Equipment sales are a mixed bag at the state fair

By Joseph L. Murphy

The Iowa State Fair had a record number of people visit but ag retailers weren’t seeing the same numbers in sales. Farm equipment sales were hit and miss this year according to several vendors and they place the blame on low commodity prices that are slowing sales of the new equipment.

 Visitors to the Iowa State Fair in Des Moines, Iowa look at a new John Deere tractor. New equipment sales have been sluggish in the face of a worsening farm economy. (Photo: Joseph L. Murphy)

Visitors to the Iowa State Fair in Des Moines, Iowa look at a new John Deere tractor. New equipment sales have been sluggish in the face of a worsening farm economy. (Photo: Joseph L. Murphy)

 

“Sales have been considerably slower,” Tony Rockwell of Sully Farm Sales said. “We’ve had less traffic and people are slower to pull the trigger.”

Rockwell sells grain dryers, augers and other farm equipment near the Varied Industries Building on the fairgrounds. He attributes the slower traffic and sales to current grain prices.

“Our big seller during the fair is grain handling augers and portable augers and they still have time to buy the equipment before harvest so I’m optimistic the sales will come,” he said.

Gene Willis, an Ag Sales Territory Manager for Van Wall Equipment in Story City, says that only 15 to 20 percent of the traffic for the dealer is farmers.

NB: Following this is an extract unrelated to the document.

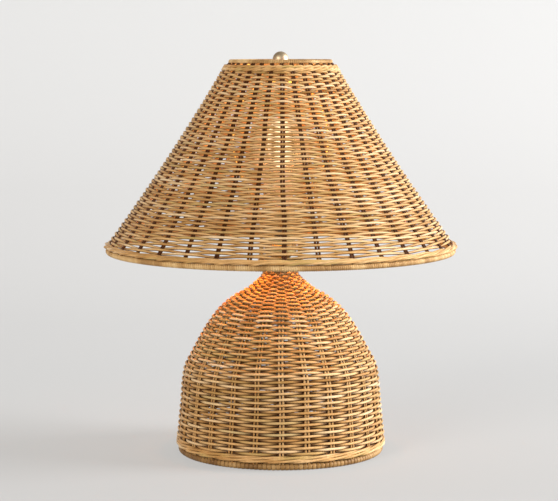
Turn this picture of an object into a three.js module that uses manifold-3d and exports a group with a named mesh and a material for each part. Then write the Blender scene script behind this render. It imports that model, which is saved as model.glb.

“We’re trying to entice more than just the ag market. The farmer doesn’t come here to view equipment, they go to the two big ag shows,” Willis said.

According to Willis, that’s why they brought more compact utilities and lawn equipment to the fair and changed their exhibit to entice large yard and acreage owners.

“There are some people that are gun-shy to pull the trigger right now. But we still see a lot of interest, especially with the cattle people,” Cali Arnold, the office manager of EBY Trailers in Story City said.

Arnold added that they have customers that will trade every two years, regardless of the economy. But she said in most cases the customers they see this year are trading into something newer. She doesn’t see that changing much in the near future.

“There might be some hesitancy, and people might not be as aggressive as a year ago, but there still is a lot of interest and sales have been good,” Tom Olin with Stronghold manufacturing said.

He has noticed that fewer people are “Kicking the tires” and foot traffic through his display was less this year, but the people stopping and talking were serious about buying.

“We get a lot of traffic because we’ve been around, and people know us. We are celebrating our 50th year in Clarion, and we plan on selling great products for 50 more years,” Olin said.